DMARC (Domain-based Message Authentication, Reporting & Conformance) is the policy layer on top of SPF and DKIM. It tells inbox providers what to do when authentication fails (none/quarantine/reject) and where to send aggregate reports. A starting DMARC record:
`v=DMARC1; p=none; rua=mailto:dmarc-reports@yourdomain.com`
Start with `p=none` for monitoring. After reviewing reports and confirming alignment, move to `p=quarantine`, then `p=reject`.
Sending infrastructure: dedicated vs shared IPs
Shared IP pools are used by most small-to-mid-volume senders. You share an IP with other customers of the same platform. If the platform maintains its pool well (suppressing bad senders quickly), shared IPs are fine for up to around 200,000 emails/month.
Dedicated IPs are typically considered once you send consistently at higher volumes. The reputation is entirely yours — good and bad. A dedicated IP needs a structured warm-up process: starting at a few hundred emails per day and ramping up over 4–6 weeks while monitoring bounce and complaint rates.
If you are evaluating a platform for dedicated infrastructure, confirm whether dedicated IPs and automated warm-up are available today or still part of an enterprise roadmap conversation.
List hygiene: the most under-valued factor
Authentication gets you past the technical gates. List hygiene determines your reputation.
Hard bounces are permanent delivery failures — the address does not exist or the domain is gone. Every hard bounce should be suppressed immediately and never retried. Advanza suppresses hard bounces automatically at the account level.
Soft bounces are temporary failures — the mailbox is full, the server was temporarily unavailable. After five consecutive soft bounces to the same address over 30 days, treat it as a hard bounce.
Inactive subscribers are the most dangerous. An address that has not opened an email in 12 months is far more likely to be converted to a spam trap than an active address. Spam traps are addresses maintained by inbox providers specifically to identify senders with poor list hygiene — hitting one signals that you're sending without consent or not cleaning your list.

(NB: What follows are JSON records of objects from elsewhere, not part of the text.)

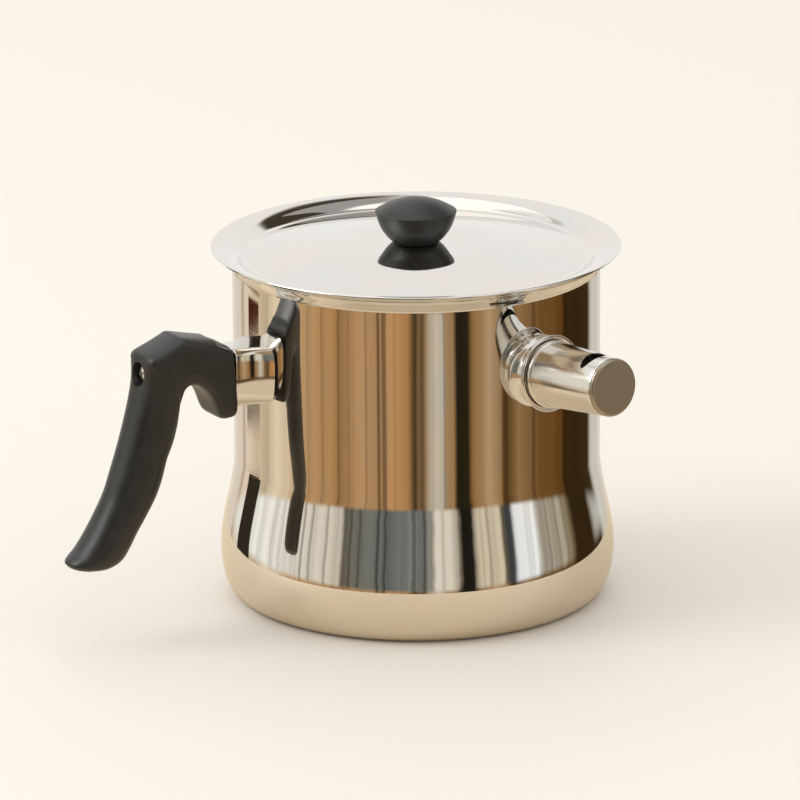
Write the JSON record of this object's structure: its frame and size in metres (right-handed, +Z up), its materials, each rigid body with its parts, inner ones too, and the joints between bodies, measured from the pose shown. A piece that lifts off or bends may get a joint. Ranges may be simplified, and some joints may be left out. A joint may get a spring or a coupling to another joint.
{
  "type": "milk boiler",
  "caption": "Double-walled whistling milk boiler in polished steel, with a filler neck and pull-off whistle, a black moulded handle and a lift-off domed lid with a black knob.",
  "frame": {"origin": "centre of the flat base, on the surface that the pot stands on", "axes": "+Z up the pot's axis, -X along the handle; the filler neck points 100 degrees round from the handle, on the -Y side"},
  "size_m": [0.2622, 0.2187, 0.1769],
  "materials": {
    "polished_steel": "mirror-polished stainless steel",
    "satin_steel": "satin stainless steel",
    "aluminium": "plain pressed aluminium",
    "black_bakelite": "satin black moulded bakelite",
    "brass": "turned brass"
  },
  "bodies": {
    "pot": {"outer_shell": "polished_steel", "inner_pot": "polished_steel", "base_cap": "polished_steel", "base_spreader": "aluminium", "filler_neck": "polished_steel", "handle_ferrule": "polished_steel", "handle_bracket": "satin_steel", "handle_grip": "black_bakelite", "handle_screw": "polished_steel", "handle_washer": "polished_steel"},
    "lid": {"lid_plate": "polished_steel", "lid_knob": "black_bakelite", "knob_insert": "brass", "knob_screw": "polished_steel", "knob_washer": "polished_steel"},
    "whistle": {"whistle_body": "polished_steel", "whistle_sleeve": "polished_steel", "whistle_inner_disc": "satin_steel", "whistle_outer_disc": "satin_steel", "whistle_end_cap": "satin_steel"}
  },
  "joints": [
    {"name": "lid_lift", "type": "slide", "parent": "pot", "child": "lid", "axis": [0, 0, 1], "range_m": [0, 0.06]},
    {"name": "whistle_pull", "type": "slide", "parent": "pot", "child": "whistle", "axis": [0.1733, -0.983, 0.061], "range_m": [0, 0.035]}
  ]
}
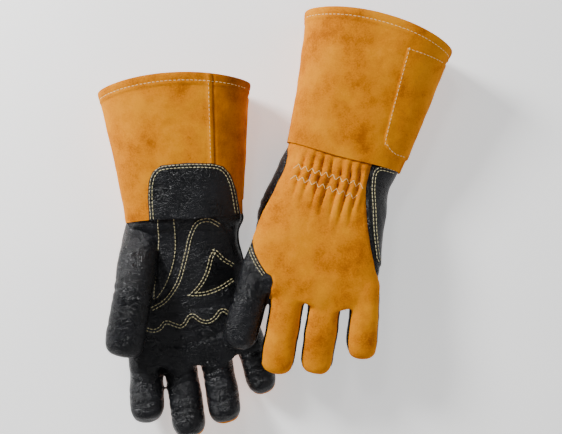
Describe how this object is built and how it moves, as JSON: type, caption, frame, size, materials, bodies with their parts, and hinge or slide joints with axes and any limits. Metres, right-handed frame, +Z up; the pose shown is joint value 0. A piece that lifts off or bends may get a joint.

Run a re-engagement campaign to inactive subscribers (no opens in 9+ months) before you send your next major campaign. Offer a clear "stay subscribed" CTA. Anyone who doesn't engage within 30 days should be suppressed.
Purchased lists are never acceptable. Every address on a purchased list has not given consent to receive email from you. The complaint rates will be catastrophic, and the probability of hitting spam traps is very high.
Engagement signals and inbox placement
Modern inbox providers — particularly Gmail — personalise inbox placement by user. A subscriber who has previously opened, clicked, and replied to your emails is far more likely to receive your next email in the primary inbox than a subscriber who has ignored the last twenty.
This means your most engaged segment receives your emails most reliably — which is what you want. It also means that sending campaigns to low-engagement lists actively harms your deliverability for your engaged audience, because the signal from the inactive addresses drags down your per-domain reputation.
Segment your campaigns by engagement level. Your most important sends — product announcements, high-value nurtures — should go to engaged segments only. Re-engagement and recovery sequences are then used to revive inactive contacts in isolation.
Advanza's engagement scoring model automatically labels contacts as Active (opened or clicked in 90 days), Warm (91–180 days), Cool (181–365 days), or Dormant (no engagement in 12+ months), and can automatically exclude Dormant contacts from production campaigns.
Monitoring and recovering reputation
Set up Google Postmaster Tools (free) and Microsoft SNDS (free) for visibility into how the two largest inbox providers view your sending domain and IPs. These dashboards show your domain reputation (High/Medium/Low/Bad), spam rate, and authentication pass rates.
If you see your domain reputation drop:
1. Immediately pause any campaigns that went to low-engagement segments. 2. Review your complaint sources in DMARC reports — which campaigns and which segments generated complaints? 3. Suppress all contacts who received the problematic campaign and didn't engage. 4. Run a small-volume engagement campaign to your highest-quality segment (recent purchasers, active users) to rebuild positive signals. 5. Gradually resume sends with tighter engagement filters.
Reputation recovery typically takes 4–8 weeks of clean sending. It is much easier to maintain a good reputation than to recover a damaged one.